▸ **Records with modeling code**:

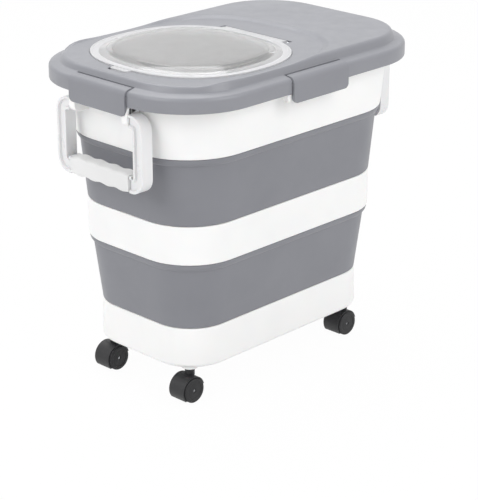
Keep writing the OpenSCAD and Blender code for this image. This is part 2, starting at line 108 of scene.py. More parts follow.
def linear(code):
    """An sRGB hex colour as linear red, green, blue and alpha."""
    channels = [int(code[i:i + 2], 16) / 255 for i in (1, 3, 5)]
    return [c / 12.92 if c <= 0.04045 else ((c + 0.055) / 1.055) ** 2.4 for c in channels] + [1.0]


def empty_tree(owner):
    """Turns on the nodes of a material or a world and takes the ready-made ones out."""
    owner.use_nodes = True
    owner.node_tree.nodes.clear()
    return owner.node_tree


def add_node(tree, kind, settings=None, links=None):
    """Adds a node. Settings give sockets or properties values, and links give sockets a (node, output)."""
    node = tree.nodes.new(kind)
    for name, value in (settings or {}).items():
        if isinstance(name, int) or name in node.inputs:
            node.inputs[name].default_value = value
        else:
            setattr(node, name, value)
    for socket, (source, output) in (links or {}).items():
        tree.links.new(source.outputs[output], node.inputs[socket])
    return node


def add_noise(tree, place, size, detail):
    """Adds a noise whose patches are about as large as size."""
    return add_node(tree, "ShaderNodeTexNoise", {"Scale": 1 / size, "Detail": detail}, {"Vector": place})


# %% [markdown]
# ### Moulded plastic and rubber
#
# Every opaque piece came out of a steel mould. The tool leaves a fine even grain, the flow of the melt
# leaves faint clouds in the colour, and handling leaves a little unevenness in the gloss. Those three
# things are the same for hard and soft plastics, so one function makes them all, and only the numbers
# differ. A real grain is about 0.1 mm, too fine for the picture, so it is drawn about ten times as coarse
# and very shallow.

# %% Moulded plastic and rubber
CLOUD_SIZE = 70 * MM
SMUDGE_SIZE = 18 * MM
# A noise seldom leaves this part of its range from 0 to 1
NOISE_LOW = 0.3
NOISE_HIGH = 0.7
# How far smudges take the roughness down and up
SMOOTHER = 0.04
ROUGHER = 0.06
GRAIN_STRENGTH = 0.5
SCATTER_DEPTH = 2 * MM


def moulded(name, colour, cloud, roughness, grain, grain_depth, ior=1.49, sheen=0.0, scatter=0.0):
    """A plastic or rubber from a mould: clouds between two colours, patchy gloss and a shallow grain."""
    material = bpy.data.materials.new(name)
    tree = empty_tree(material)
    place = (add_node(tree, "ShaderNodeTexCoord"), "Object")
    clouds = add_noise(tree, place, CLOUD_SIZE, 2.0)
    tint = add_node(tree, "ShaderNodeValToRGB", links={"Fac": (clouds, "Fac")})
    tint.color_ramp.elements[0].position = NOISE_LOW
    tint.color_ramp.elements[0].color = linear(cloud)
    tint.color_ramp.elements[1].position = NOISE_HIGH
    tint.color_ramp.elements[1].color = linear(colour)
    smudges = add_noise(tree, place, SMUDGE_SIZE, 4.0)
    gloss = add_node(tree, "ShaderNodeMapRange",
                     {"From Min": NOISE_LOW, "From Max": NOISE_HIGH,
                      "To Min": roughness - SMOOTHER, "To Max": roughness + ROUGHER},
                     {"Value": (smudges, "Fac")})
    pits = add_noise(tree, place, grain, 1.0)
    bump = add_node(tree, "ShaderNodeBump", {"Strength": GRAIN_STRENGTH, "Distance": grain_depth},
                    {"Height": (pits, "Fac")})
    shader = add_node(tree, "ShaderNodeBsdfPrincipled",
                      {"IOR": ior, "Sheen Weight": sheen, "Subsurface Weight": scatter,
                       "Subsurface Scale": SCATTER_DEPTH},
                      {"Base Color": (tint, "Color"), "Roughness": (gloss, "Result"),
                       "Normal": (bump, "Normal")})
    add_node(tree, "ShaderNodeOutputMaterial", links={"Surface": (shader, "BSDF")})
    return material


# Satin white polypropylene of the tub and the rings: clean, a little translucent, soft highlights
white_polypropylene = moulded("white_polypropylene", "#f4f4f3", "#f0f0f0", 0.38,
                              1.2 * MM, 0.02 * MM, scatter=0.05)
# The handles are the same plastic from a more polished mould
handle_polypropylene = moulded("handle_polypropylene", "#e5e5e6", "#e1e1e2", 0.30,
                               1.2 * MM, 0.015 * MM, scatter=0.05)
# Soft overmoulded grip: matt, slightly warmer than the handle
grip_elastomer = moulded("grip_elastomer", "#e4e4e4", "#dedede", 0.55, 0.9 * MM, 0.04 * MM, sheen=0.1)
# Cool grey polypropylene of the lid and the latches, from a spark-eroded mould
grey_polypropylene = moulded("grey_polypropylene", "#8c8d93", "#88898f", 0.36, 1.0 * MM, 0.03 * MM)
latch_polypropylene = moulded("latch_polypropylene", "#88898f", "#84858b", 0.38, 1.0 * MM, 0.03 * MM)
# Thermoplastic rubber of the folding walls: darker, matt, with a faint dusty sheen
grey_elastomer = moulded("grey_elastomer", "#808187", "#7c7d83", 0.55, 1.1 * MM, 0.04 * MM, sheen=0.15)
# Black nylon of the casters: satin hood, and a darker, rougher tread
black_nylon = moulded("black_nylon", "#262628", "#212123", 0.45, 0.8 * MM, 0.03 * MM)
tread_nylon = moulded("tread_nylon", "#1f1f21", "#1b1b1d", 0.55, 0.8 * MM, 0.04 * MM)
# Translucent silicone of the two seals
seal_silicone = moulded("seal_silicone", "#eceeee", "#e4e7e7", 0.5,
                        0.8 * MM, 0.02 * MM, ior=1.41, scatter=0.3)

# %% [markdown]
# ### Steel
#
# The pins, axles and caster stems are cold-drawn steel. Drawing leaves fine lines along the bar, which
# spread a highlight across it. A metal keeps the default IOR, and its colour is the colour of its
# reflections.

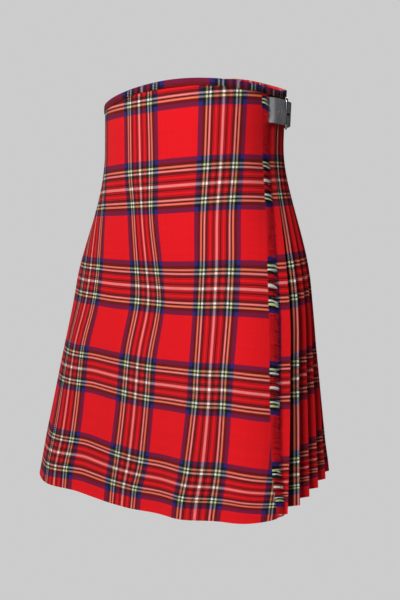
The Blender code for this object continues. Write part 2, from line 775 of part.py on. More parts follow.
def build_fastenings(parent):
    """The over-apron's strap at the left hip and the under-apron's at the right hip."""
    low = -(0.5 * CLOTH + STRAP_REST + 0.5 * STRAP_THICK)
    bar = 0.2238
    left_entry = [(0.1515 - bar, -low), (0.1755 - bar, -low), (0.1890 - bar, low)]
    Fastening("over_apron", bar, 1, left_entry).build(parent)
    drop = STRAP_TOP + 0.5 * STRAP_WIDTH
    slit = read_table(LAYOUT, "apron_fold", drop) - 0.5 * read_table(LAYOUT, "fold_gap", drop)
    run = 0.032
    base = read_table(PLEAT_SHAPE, "depth", drop) - 0.5 * CLOTH - GAP
    right_entry = [(-run, base), (-run, low), (0.5 * -run, low)]
    Fastening("under_apron", slit - run, -1, right_entry).build(parent)


def main():
    """Build every piece of the kilt."""
    for old in list(bpy.data.objects):
        bpy.data.objects.remove(old, do_unlink=True)
    kilt = bpy.data.objects.new("kilt", None)
    bpy.context.scene.collection.objects.link(kilt)
    build_over_apron(kilt)
    build_under_apron(kilt)
    build_pleats(kilt)
    build_waistband(kilt)
    build_fringe(kilt)
    build_fastenings(kilt)


main()
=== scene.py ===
"""Looks of an empty Scottish kilt in its worn shape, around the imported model.

Metres, +Z up, the front towards -Y and the wearer's left towards +X. Three measures place the
cloth, as in the part's source: "along" is the distance round the garment from the centre of
the front, "drop" the distance down from the top edge, and "depth" how far inside the outline
a point lies. Every cloth mesh carries its own cloth coordinates, in metres, as its UV map, and
the tartan is woven from those.
"""

from __future__ import annotations

import logging
import math
from dataclasses import dataclass, field
from enum import Enum
from functools import lru_cache
from typing import Callable, Iterable, Sequence

import bmesh
import bpy
import numpy as np
from mathutils import Matrix, Vector


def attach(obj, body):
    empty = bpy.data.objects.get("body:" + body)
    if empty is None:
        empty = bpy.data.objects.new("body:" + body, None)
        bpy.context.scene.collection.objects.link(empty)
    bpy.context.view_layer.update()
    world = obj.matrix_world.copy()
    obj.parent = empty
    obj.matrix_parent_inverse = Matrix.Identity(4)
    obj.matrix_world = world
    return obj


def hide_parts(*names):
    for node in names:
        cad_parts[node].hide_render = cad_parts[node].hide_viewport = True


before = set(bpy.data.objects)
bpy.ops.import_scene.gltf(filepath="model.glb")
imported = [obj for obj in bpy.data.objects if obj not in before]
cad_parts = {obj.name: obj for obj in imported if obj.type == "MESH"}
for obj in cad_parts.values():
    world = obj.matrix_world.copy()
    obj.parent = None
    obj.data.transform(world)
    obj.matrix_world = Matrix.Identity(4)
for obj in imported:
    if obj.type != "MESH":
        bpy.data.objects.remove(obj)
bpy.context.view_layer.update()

LOG = logging.getLogger("kilt")
UV_NAME = "cloth"

Point = tuple[float, float]
Colour = tuple[float, float, float]


class Hip(Enum):
    """A hip, and the way its strap points: 1 with the distances along, -1 against them."""

    LEFT = 1
    RIGHT = -1


class Side(Enum):
    """Half of the pleated back."""

    LEFT = "pleats_left"
    RIGHT = "pleats_right"


def ease(value: float) -> float:
    """Smooth step from 0 to 1."""
    t = min(max(value, 0.0), 1.0)
    return t * t * (3.0 - 2.0 * t)


def blend(one: float, two: float, share: float) -> float:
    """Value between two others."""
    return one + (two - one) * share


@dataclass(frozen=True)
class Curve:
    """A value that changes smoothly with drop, through stated values.

    Attributes:
        drops: Drops where the value is stated, rising.
        values: The values there.
    """

    drops: tuple[float, ...]
    values: tuple[float, ...]

    def at(self, drop: float) -> float:
        """Value at a drop, with no overshoot between the stated ones."""
        drops, values = self.drops, self.values
        if drop <= drops[0]:
            return values[0]
        if drop >= drops[-1]:
            return values[-1]
        last = len(drops) - 1
        steps = [(values[i + 1] - values[i]) / (drops[i + 1] - drops[i]) for i in range(last)]
        slopes = [steps[0]]
        for before, after in zip(steps, steps[1:]):
            same_way = before * after > 0.0
            slopes.append(2.0 * before * after / (before + after) if same_way else 0.0)
        slopes.append(steps[-1])
        i = max(k for k in range(last) if drops[k] <= drop)
        width = drops[i + 1] - drops[i]
        t = (drop - drops[i]) / width
        start = (1 + 2 * t) * (1 - t) ** 2 * values[i] + t * (1 - t) ** 2 * width * slopes[i]
        end = t * t * (3 - 2 * t) * values[i + 1] + t * t * (t - 1) * width * slopes[i + 1]
        return start + end


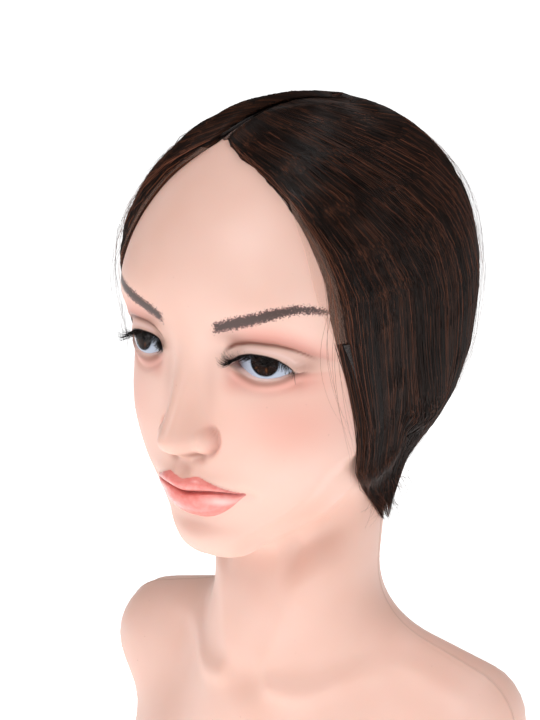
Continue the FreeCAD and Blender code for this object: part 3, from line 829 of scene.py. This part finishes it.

▸ **REQUIREMENTS**: Working from the data above, extract solely the lines from the one containing "obj.data.transform(world)" through the one containing "values: tuple[float, ...]", exactly as they appear, both included.

▸ **WRITTEN REPLY**:
    obj.data.transform(world)
    obj.matrix_world = Matrix.Identity(4)
for obj in imported:
    if obj.type != "MESH":
        bpy.data.objects.remove(obj)
bpy.context.view_layer.update()

LOG = logging.getLogger("kilt")
UV_NAME = "cloth"

Point = tuple[float, float]
Colour = tuple[float, float, float]


class Hip(Enum):
    """A hip, and the way its strap points: 1 with the distances along, -1 against them."""

    LEFT = 1
    RIGHT = -1


class Side(Enum):
    """Half of the pleated back."""

    LEFT = "pleats_left"
    RIGHT = "pleats_right"


def ease(value: float) -> float:
    """Smooth step from 0 to 1."""
    t = min(max(value, 0.0), 1.0)
    return t * t * (3.0 - 2.0 * t)


def blend(one: float, two: float, share: float) -> float:
    """Value between two others."""
    return one + (two - one) * share


@dataclass(frozen=True)
class Curve:
    """A value that changes smoothly with drop, through stated values.

    Attributes:
        drops: Drops where the value is stated, rising.
        values: The values there.
    """

    drops: tuple[float, ...]
    values: tuple[float, ...]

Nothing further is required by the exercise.